Exercise prompt
Begin with the line that contains "contact_insert) + adapter_metal", end with the line that contains "record = json.load(file)", and extract exactly that stretch of lines.

Record set
** BEGIN **

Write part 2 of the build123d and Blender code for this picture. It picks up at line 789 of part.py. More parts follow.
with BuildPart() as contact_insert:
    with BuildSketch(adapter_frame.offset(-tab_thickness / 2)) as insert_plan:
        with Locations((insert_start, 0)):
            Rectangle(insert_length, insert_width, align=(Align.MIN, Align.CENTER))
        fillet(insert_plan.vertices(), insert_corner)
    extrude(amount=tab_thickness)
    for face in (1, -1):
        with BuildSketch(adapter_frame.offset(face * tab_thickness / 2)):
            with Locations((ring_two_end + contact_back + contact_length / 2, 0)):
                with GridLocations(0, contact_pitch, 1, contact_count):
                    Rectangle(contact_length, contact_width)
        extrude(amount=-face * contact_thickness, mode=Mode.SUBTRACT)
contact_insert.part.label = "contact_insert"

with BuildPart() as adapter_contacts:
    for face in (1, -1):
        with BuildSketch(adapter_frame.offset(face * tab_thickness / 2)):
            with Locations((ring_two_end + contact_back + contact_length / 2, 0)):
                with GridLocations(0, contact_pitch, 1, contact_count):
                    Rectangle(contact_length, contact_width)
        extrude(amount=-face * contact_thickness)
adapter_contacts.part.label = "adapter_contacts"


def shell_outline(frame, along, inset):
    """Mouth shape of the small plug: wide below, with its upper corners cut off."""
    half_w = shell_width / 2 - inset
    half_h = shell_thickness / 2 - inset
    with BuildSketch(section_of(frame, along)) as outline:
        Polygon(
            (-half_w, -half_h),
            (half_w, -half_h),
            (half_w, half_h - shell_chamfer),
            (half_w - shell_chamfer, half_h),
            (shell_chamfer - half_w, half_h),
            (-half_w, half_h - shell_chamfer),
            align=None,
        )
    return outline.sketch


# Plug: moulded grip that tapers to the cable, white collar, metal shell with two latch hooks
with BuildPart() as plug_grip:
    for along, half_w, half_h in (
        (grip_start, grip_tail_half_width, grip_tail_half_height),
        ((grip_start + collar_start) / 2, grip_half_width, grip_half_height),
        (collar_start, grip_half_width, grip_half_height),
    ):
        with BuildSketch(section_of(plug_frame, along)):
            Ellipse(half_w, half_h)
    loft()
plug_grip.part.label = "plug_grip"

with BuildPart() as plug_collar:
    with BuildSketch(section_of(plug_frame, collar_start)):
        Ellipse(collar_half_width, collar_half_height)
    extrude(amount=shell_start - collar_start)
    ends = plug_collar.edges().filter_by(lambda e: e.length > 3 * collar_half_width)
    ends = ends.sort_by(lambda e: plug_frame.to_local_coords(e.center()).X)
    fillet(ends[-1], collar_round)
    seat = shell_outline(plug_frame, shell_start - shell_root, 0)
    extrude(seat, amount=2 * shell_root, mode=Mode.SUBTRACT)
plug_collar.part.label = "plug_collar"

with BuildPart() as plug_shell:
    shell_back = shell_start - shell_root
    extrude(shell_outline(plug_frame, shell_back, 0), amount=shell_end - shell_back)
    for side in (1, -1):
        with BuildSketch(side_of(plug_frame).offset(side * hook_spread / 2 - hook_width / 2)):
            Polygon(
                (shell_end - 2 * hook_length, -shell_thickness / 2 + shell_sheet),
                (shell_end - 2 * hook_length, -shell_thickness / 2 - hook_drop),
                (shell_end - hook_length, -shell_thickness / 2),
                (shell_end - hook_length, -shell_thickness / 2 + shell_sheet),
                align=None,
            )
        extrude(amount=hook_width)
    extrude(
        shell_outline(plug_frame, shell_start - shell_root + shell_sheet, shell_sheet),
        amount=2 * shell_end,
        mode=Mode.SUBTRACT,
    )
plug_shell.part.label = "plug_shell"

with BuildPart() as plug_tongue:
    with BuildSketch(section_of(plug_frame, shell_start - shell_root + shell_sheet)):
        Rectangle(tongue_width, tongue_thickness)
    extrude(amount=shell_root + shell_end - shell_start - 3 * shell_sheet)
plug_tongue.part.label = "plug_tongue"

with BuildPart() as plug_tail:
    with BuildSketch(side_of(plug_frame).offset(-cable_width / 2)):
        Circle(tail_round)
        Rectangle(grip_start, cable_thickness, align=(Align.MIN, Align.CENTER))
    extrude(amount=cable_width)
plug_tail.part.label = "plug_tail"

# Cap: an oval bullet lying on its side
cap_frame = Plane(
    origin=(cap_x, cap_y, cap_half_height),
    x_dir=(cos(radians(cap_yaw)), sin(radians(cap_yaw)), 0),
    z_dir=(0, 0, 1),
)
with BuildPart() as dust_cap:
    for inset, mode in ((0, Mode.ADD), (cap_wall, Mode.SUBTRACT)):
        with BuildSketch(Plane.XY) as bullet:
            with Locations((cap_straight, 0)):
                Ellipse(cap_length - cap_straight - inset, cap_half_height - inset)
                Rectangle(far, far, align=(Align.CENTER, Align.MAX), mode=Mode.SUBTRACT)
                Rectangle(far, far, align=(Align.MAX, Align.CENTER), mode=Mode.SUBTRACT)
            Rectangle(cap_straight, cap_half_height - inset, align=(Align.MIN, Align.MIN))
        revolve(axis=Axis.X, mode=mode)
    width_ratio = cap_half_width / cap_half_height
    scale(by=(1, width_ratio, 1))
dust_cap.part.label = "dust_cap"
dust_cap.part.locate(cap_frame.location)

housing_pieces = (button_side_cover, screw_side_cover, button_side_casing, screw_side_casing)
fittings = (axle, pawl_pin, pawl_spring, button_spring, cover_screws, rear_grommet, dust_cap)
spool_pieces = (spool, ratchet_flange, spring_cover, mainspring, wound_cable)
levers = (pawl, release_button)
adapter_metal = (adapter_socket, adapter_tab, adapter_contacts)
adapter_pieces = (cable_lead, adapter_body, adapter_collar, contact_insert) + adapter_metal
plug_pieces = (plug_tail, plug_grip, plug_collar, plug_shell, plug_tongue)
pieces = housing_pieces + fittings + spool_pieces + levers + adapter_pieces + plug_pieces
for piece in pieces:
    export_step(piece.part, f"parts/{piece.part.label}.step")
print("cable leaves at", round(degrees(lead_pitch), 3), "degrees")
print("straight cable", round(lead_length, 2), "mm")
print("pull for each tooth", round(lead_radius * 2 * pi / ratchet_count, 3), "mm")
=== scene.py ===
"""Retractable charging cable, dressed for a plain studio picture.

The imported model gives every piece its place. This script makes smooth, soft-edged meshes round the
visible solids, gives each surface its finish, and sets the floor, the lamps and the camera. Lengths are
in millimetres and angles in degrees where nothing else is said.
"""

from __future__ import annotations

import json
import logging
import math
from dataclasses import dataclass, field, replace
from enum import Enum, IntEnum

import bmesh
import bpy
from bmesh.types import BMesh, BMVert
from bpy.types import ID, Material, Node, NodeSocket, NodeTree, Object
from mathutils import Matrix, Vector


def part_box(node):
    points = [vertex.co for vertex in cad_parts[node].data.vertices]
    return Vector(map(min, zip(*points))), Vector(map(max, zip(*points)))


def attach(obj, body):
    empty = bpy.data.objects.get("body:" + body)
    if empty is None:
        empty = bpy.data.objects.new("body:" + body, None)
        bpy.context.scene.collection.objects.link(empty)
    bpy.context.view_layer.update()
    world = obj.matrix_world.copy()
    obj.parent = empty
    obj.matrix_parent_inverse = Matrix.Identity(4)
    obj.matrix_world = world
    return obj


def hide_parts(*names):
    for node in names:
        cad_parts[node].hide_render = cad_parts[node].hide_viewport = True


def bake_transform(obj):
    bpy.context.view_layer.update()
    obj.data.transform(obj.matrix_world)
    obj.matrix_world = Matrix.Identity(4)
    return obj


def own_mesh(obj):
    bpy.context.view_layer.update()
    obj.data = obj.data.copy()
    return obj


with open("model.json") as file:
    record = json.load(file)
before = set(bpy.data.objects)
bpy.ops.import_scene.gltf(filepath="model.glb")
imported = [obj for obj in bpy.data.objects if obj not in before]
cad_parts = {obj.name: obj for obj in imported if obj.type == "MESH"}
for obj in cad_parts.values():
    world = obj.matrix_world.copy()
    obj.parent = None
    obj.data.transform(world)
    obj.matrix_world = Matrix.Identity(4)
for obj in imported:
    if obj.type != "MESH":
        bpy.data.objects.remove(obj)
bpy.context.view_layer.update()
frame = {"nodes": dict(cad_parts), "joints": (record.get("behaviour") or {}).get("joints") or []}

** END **
** BEGIN **

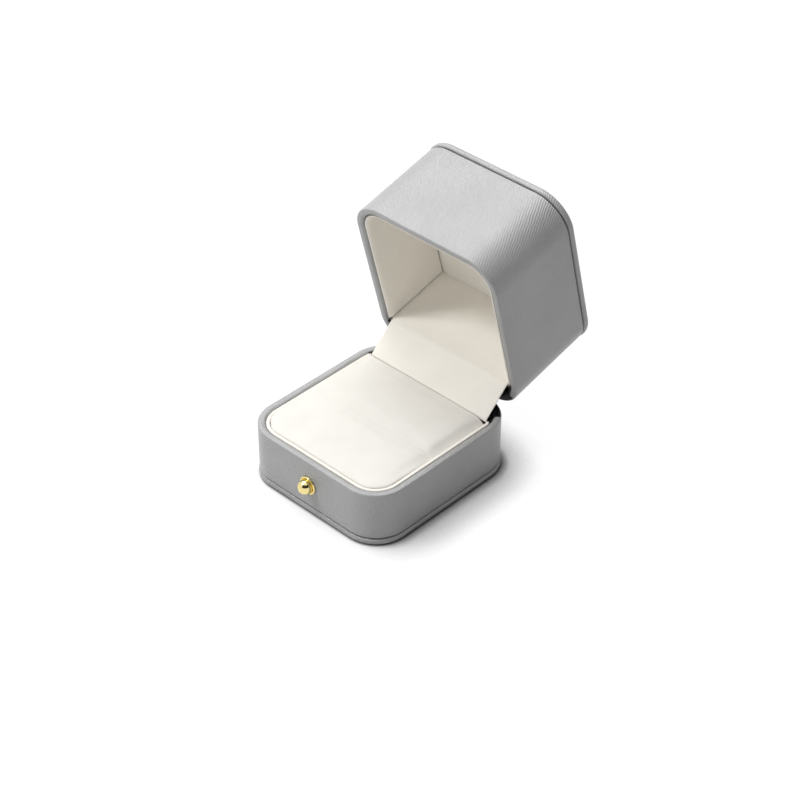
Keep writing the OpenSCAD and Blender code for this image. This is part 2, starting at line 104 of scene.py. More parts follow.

** END **

Written solution
adapter_pieces = (cable_lead, adapter_body, adapter_collar, contact_insert) + adapter_metal
plug_pieces = (plug_tail, plug_grip, plug_collar, plug_shell, plug_tongue)
pieces = housing_pieces + fittings + spool_pieces + levers + adapter_pieces + plug_pieces
for piece in pieces:
    export_step(piece.part, f"parts/{piece.part.label}.step")
print("cable leaves at", round(degrees(lead_pitch), 3), "degrees")
print("straight cable", round(lead_length, 2), "mm")
print("pull for each tooth", round(lead_radius * 2 * pi / ratchet_count, 3), "mm")
=== scene.py ===
"""Retractable charging cable, dressed for a plain studio picture.

The imported model gives every piece its place. This script makes smooth, soft-edged meshes round the
visible solids, gives each surface its finish, and sets the floor, the lamps and the camera. Lengths are
in millimetres and angles in degrees where nothing else is said.
"""

from __future__ import annotations

import json
import logging
import math
from dataclasses import dataclass, field, replace
from enum import Enum, IntEnum

import bmesh
import bpy
from bmesh.types import BMesh, BMVert
from bpy.types import ID, Material, Node, NodeSocket, NodeTree, Object
from mathutils import Matrix, Vector


def part_box(node):
    points = [vertex.co for vertex in cad_parts[node].data.vertices]
    return Vector(map(min, zip(*points))), Vector(map(max, zip(*points)))


def attach(obj, body):
    empty = bpy.data.objects.get("body:" + body)
    if empty is None:
        empty = bpy.data.objects.new("body:" + body, None)
        bpy.context.scene.collection.objects.link(empty)
    bpy.context.view_layer.update()
    world = obj.matrix_world.copy()
    obj.parent = empty
    obj.matrix_parent_inverse = Matrix.Identity(4)
    obj.matrix_world = world
    return obj


def hide_parts(*names):
    for node in names:
        cad_parts[node].hide_render = cad_parts[node].hide_viewport = True


def bake_transform(obj):
    bpy.context.view_layer.update()
    obj.data.transform(obj.matrix_world)
    obj.matrix_world = Matrix.Identity(4)
    return obj


def own_mesh(obj):
    bpy.context.view_layer.update()
    obj.data = obj.data.copy()
    return obj


with open("model.json") as file:
    record = json.load(file)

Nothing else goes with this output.